Conclusion et points à retenir
La décision dans l’affaire Warkentin souligne l’importance de définir clairement les fonctions et les statuts des « âmes dirigeantes » d’une entreprise en ce qui concerne les droits en matière de préavis.
Pour les fondateurs ou les propriétaires qui se considèrent comme des employés et qui souhaitent conserver certains droits légaux en tant qu’employés, il est important de confirmer la nature de leur relation avec l’entreprise (par exemple, en concluant un contrat de travail dûment rédigé).
Pour les employeurs, cette décision est un bon rappel du fait que la loi établit une distinction entre le statut d’employé et celui d’âme dirigeante d’une entreprise, mais que ce sont les faits et la nature de la relation qui seront déterminants.
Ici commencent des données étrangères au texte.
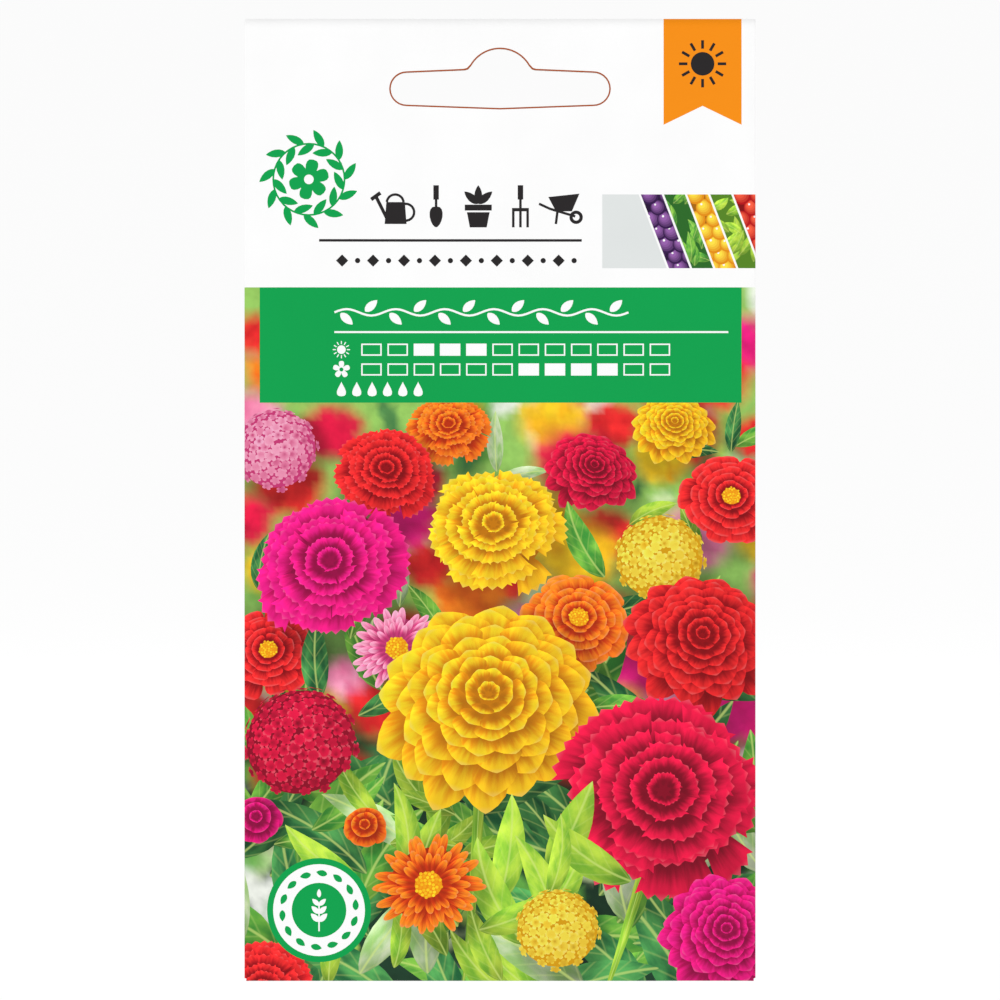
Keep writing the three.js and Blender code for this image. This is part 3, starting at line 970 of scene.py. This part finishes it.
def draw_chart(art):
    """Twelve months across, with a bar for sowing, one for planting out and one for flowering."""
    rows = [(FLOWER_POT, GREEN, 1.5, 3.5), (TROWEL, ORANGE, 4, 5.5), (CUT_SPRIG, ink(226, 30, 90), 6, 10)]
    for month in range(12):
        start = CHART_LEFT + month * CHART_PITCH
        tone = TILE_GREY if month % 2 else ink(238, 241, 240)
        art.add(box(start, CHART_TOP - len(rows) * CHART_ROW, start + CHART_PITCH, CHART_TOP), tone)
        art.add(box(start, CHART_TOP, start + CHART_PITCH - CHART_LINE, CHART_TOP + CHART_HEAD), GREEN)
    for row, (pictogram, colour, start, end) in enumerate(rows):
        foot = CHART_TOP - (row + 1) * CHART_ROW
        middle = foot + CHART_ROW / 2
        stamp(art, pictogram, (CHART_ICON_X, middle), CHART_ICON_SIZE, DARK)
        left, right = (CHART_LEFT + month * CHART_PITCH for month in (start, end))
        rule(art, left, right, middle, CHART_BAR, colour)
        rule(art, CHART_LINES_LEFT, CHART_LEFT + 12 * CHART_PITCH, foot, CHART_LINE, RULE_GREY)


def draw_sowing(art):
    """A bed in section: seeds, shoots over every other one, and an arrow across their spacing."""
    art.add(box(-SOIL_HALF, SOIL_TOP - SOIL_DEPTH, SOIL_HALF, SOIL_TOP), SOIL)
    for i in range(-3, 4):
        x = SOWING_PITCH * i
        art.add(disc((x, SOWING_Z), SOWN_SEED, 14), DARK)
        if i % 2:
            stamp(art, SHOOT, (x, SOIL_TOP + SHOOT_SIZE / 2), SHOOT_SIZE, GREEN)
    rule(art, -SOWING_PITCH, 0, ARROW_Z, ARROW_LINE, WHITE)
    head = [(0.1, 0), (-1.5, 0.8), (-1.5, -0.8)]
    for x, side in ((-SOWING_PITCH, -1), (0, 1)):
        art.add([(x + side * along, ARROW_Z + across) for along, across in head], WHITE)


def draw_care(art):
    """Three round signs: sun, water and cut flowers."""
    outer, inner = SIGN_RADII
    for i, pictogram in enumerate((SUN, DROP, CUT_SPRIG)):
        centre = (SIGN_PITCH * (i - 1), SIGNS_Z)
        art.add(disc(centre, outer, 40), GREEN)
        art.add(disc(centre, inner, 40), WHITE)
        stamp(art, pictogram, centre, SIGN_SIZE, GREEN)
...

Pour les acheteurs, la nature de la relation entre le fondateur ou le propriétaire et l’entreprise doit être évaluée avec soin au cours du contrôle préalable. Il est primordial de définir clairement les objectifs de l’acheteur en ce qui concerne la relation qu’il entend avoir avec le fondateur ou le propriétaire au moment de la rédaction du contrat de travail (ou autre entente de services) devant entrer en vigueur après la clôture de l’opération et de la décharge générale qu’il y a lieu de signer au moment de sa clôture.